One day while trying to steal a car, J meets the car's owner Parm, a free spirited girl who takes a liking to J. They go back to her apartment, with J intending to steal things from her, yet the two fall in love. While making love, Parm finds a tattoo on J's arm that says "Born to Win", of which J is very proud.

When J returns to his routine, his drug habit grows and, after delivering drugs to Stanley, who is a prominent member of Vivian's supply chain, he and Billy return to steal back the drugs from Stanley's girlfriend. They have to ditch the drugs, however, when, on their way out of the apartment, two dirty policemen confront them and apprehend J. On the threat of serious jail time, J agrees to work alongside them by becoming a narc and reporting to them on Vivian.

Stanley soon catches up to J, who narrowly escapes serious harm from his men. After making an airport delivery, J and Parm flee the city to a beach on Long Island. They briefly experience romantic bliss, but J insists on returning to the city for payment for the airport delivery. On returning, he faces further, increasingly intense pressure from Stanley and Vivian. The detectives force him to arrange a meeting with Vivian, who senses that it is a set up and refuses to make a deal.

J reunites with Billy, and things seem hopeful again. Billy tells J that he appreciates the certainty of purpose that their lifestyle provides. This relative calm does not last long, however. While together in an office building, Billy shoots up with drugs that are intended for J and immediately dies—the drugs were a "hot shot" intended to kill.

A panicked and distraught J abandons his dead friend in the elevator. J and Parm make one last attempt to leave the city but run into the detectives again, who plant drugs on Parm and take her away for arrest. His plans having failed, J sinks deeper into turmoil with feelings of self-hatred and goes to Vivian's club. Vivian gives him free drugs, and both he and J acknowledge that the dosages may very easily be a hot shot. Alone and with his future completely uncertain, J sits on a bench in the middle of Times Square.

==Cast==

| Actor | Role |
|---|---|
| George Segal | J |
| Karen Black | Parm |
| Paula Prentiss | Veronica |
| Hector Elizondo | Vivian |
| Jay Fletcher | Billy Dynamite |
| Robert De Niro | Danny |
| Ed Madsen | Detective |
| Marcia Jean Kurtz | Marlene |
| Irving Selbst | Stanley |
| Burt Young | First hood |

==Production==

Ivan Passer and David Scott Milton started interviewing ex-addicts at the Phoenix House, near where they were putting on a play titled Duet for Solo Voice. The resulting screenplay was originally more serious in tone when shot. The comic elements were played up later during editing.
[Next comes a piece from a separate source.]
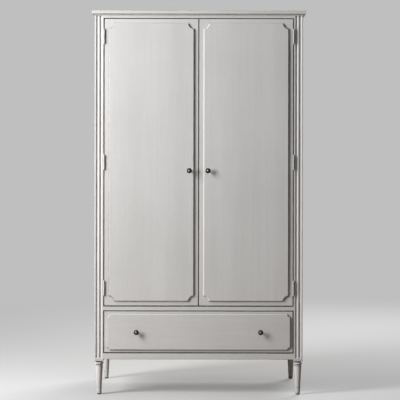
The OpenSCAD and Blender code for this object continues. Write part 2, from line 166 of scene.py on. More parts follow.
PAINT_LIGHT = (0.655, 0.650, 0.645, 1)
PAINT_DARK = (0.580, 0.573, 0.564, 1)
# brown of the glaze, also used as painted shade in grooves, gaps and shaded coves
GLAZE_AND_SHADE = (0.072, 0.053, 0.040, 1)
# pale undercoat shown on worn edges, also standing in as a painted highlight there
UNDERCOAT_AND_HIGHLIGHT = (0.780, 0.765, 0.745, 1)
OAK_LIGHT = (0.50, 0.36, 0.22, 1)
OAK_DARK = (0.34, 0.22, 0.12, 1)
OAK_PORES = (0.12, 0.07, 0.035, 1)
BIRCH_LIGHT = (0.56, 0.43, 0.285, 1)
BIRCH_DARK = (0.46, 0.335, 0.215, 1)
BIRCH_FLECKS = (0.20, 0.12, 0.065, 1)
GRIME = (0.018, 0.014, 0.012, 1)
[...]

Milton based the film's characters on the addicts who frequented the Manhattan diner that he owned. He adapted his observations of these characters into a play titled Scraping Bottom. The resulting screenplay for the film was titled Scraping Bottom. The copyright clearly can be read under the title as being credited to Scraping Bottom Productions.

Some of the characters in the film are played by actual junkies, people who Passer encountered when researching the film.
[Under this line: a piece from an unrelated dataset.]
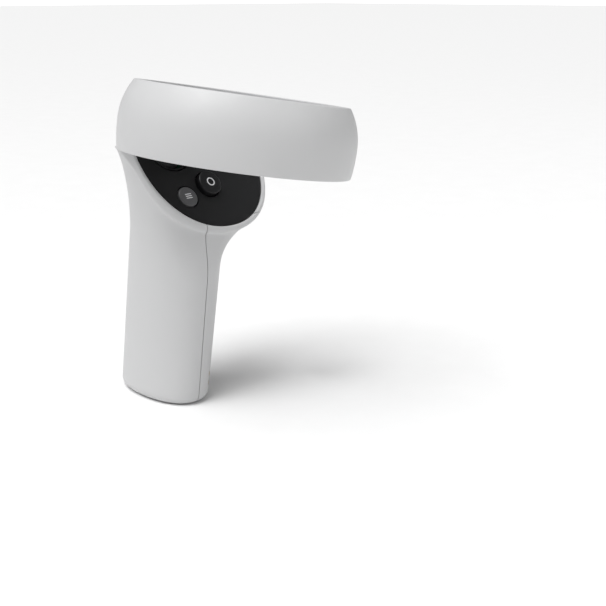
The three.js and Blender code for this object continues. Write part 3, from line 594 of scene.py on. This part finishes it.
def flexible_circuit(name, film, copper):
    material, tree, shader, place = started(name)
    wave = node_of(tree, "ShaderNodeTexWave", Scale=620, Distortion=0.0)
    wave.bands_direction = "DIAGONAL"
    tree.links.new(place, wave.inputs["Vector"])
    tree.links.new(shades(tree, wave.outputs["Fac"], film, copper, (0.45, 0.6)), shader.inputs["Base Color"])
    tree.links.new(between(tree, noise(tree, place, 1400, 3), 0.3, 0.5), shader.inputs["Roughness"])
    raised(tree, shader, wave.outputs["Fac"], 1e-5)
    return material


WHITE = moulded("satin_white", (0.56, 0.562, 0.566), 0.46, depth=2.5e-6, tint=0.012)
# The ring liner is the white shell's finish, made slightly darker and cooler: painted shade on the ring's
# concave inner face.
LINER_PAINTED_SHADE = moulded("liner_white_painted_shade", (0.52, 0.53, 0.545), 0.5, tint=0.015)
FACE_BLACK = moulded("soft_touch_black", (0.0075, 0.0075, 0.008), 0.45, grain=6400, tint=0.06, gloss=0.25)
BUTTON_BLACK = moulded("button_black", (0.006, 0.006, 0.0065), 0.36, grain=7000, tint=0.08, gloss=0.3)
MENU_GREY = moulded("menu_button_grey", (0.07, 0.07, 0.072), 0.42, grain=7000, tint=0.05)
MARK_GREY = moulded("mark_grey", (0.62, 0.62, 0.63), 0.5, depth=1e-6)
STICK_RUBBER = moulded(
    "stick_rubber", (0.016, 0.016, 0.018), 0.66, grain=2600, depth=1.2e-5, tint=0.12, sheen=0.12
)
MEMBRANE = moulded("membrane_rubber", (0.46, 0.46, 0.45), 0.55, grain=3000, depth=5e-6)
DARK_PLASTIC = moulded("dark_plastic", (0.03, 0.031, 0.034), 0.58, grain=2400, depth=9e-6, tint=0.1)
CELL_FILM = moulded("cell_film", (0.012, 0.012, 0.014), 0.24, grain=1300, depth=3e-6, tint=0.15, coat=0.4)
STEEL = metal("nickel_plate", (0.62, 0.62, 0.63), 0.28)
GOLD = metal("gold_plate", (0.83, 0.62, 0.26), 0.26)
BOARD = circuit("board_mask", (0.012, 0.1, 0.05), (0.05, 0.22, 0.1), 480)
FLEX = flexible_circuit("flex_film", (0.42, 0.19, 0.06), (0.6, 0.3, 0.12))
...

The film was chosen to be screened at the New York Film Festival in October 1971.

The film was the first effort of a production company founded by George Segal and Jerry Tokofsky.

When Ed Madsen is chasing George Segal down the hallway, he slips and falls. This was not written in the screenplay. However, Passer thought that it looked so real that he decided to leave it in the movie.

According to Passer, Robert De Niro was nearly fired many times throughout shooting. A devoted Stella Adler student, he did things to define his secondary character to draw attention from the leads.

Paula Prentiss receives top billing despite appearing onscreen for about three minutes. When asked about this at the press screening at the New York Film Festival, Passer said that her agent demanded it, adding, "After all, what difference does it make?".

==Reception==
Born to Win received mixed reviews, but many critics praised parts of it, including Segal's performance and the film's uniqueness.

Chicago Sun-Times film critic Roger Ebert said of the film, "...a good-bad movie that doesn't always work but has some really brilliant scenes."

Roger Greenspun of The New York Times wrote, "...is only Passer's second movie, and it is a dreadful disappointment—but not without its reasons, and not, I think, without some honor".

==Home release==

Fun City Editions released a restored edition of the film (from a 35mm print) on Blu-ray May 31, 2022.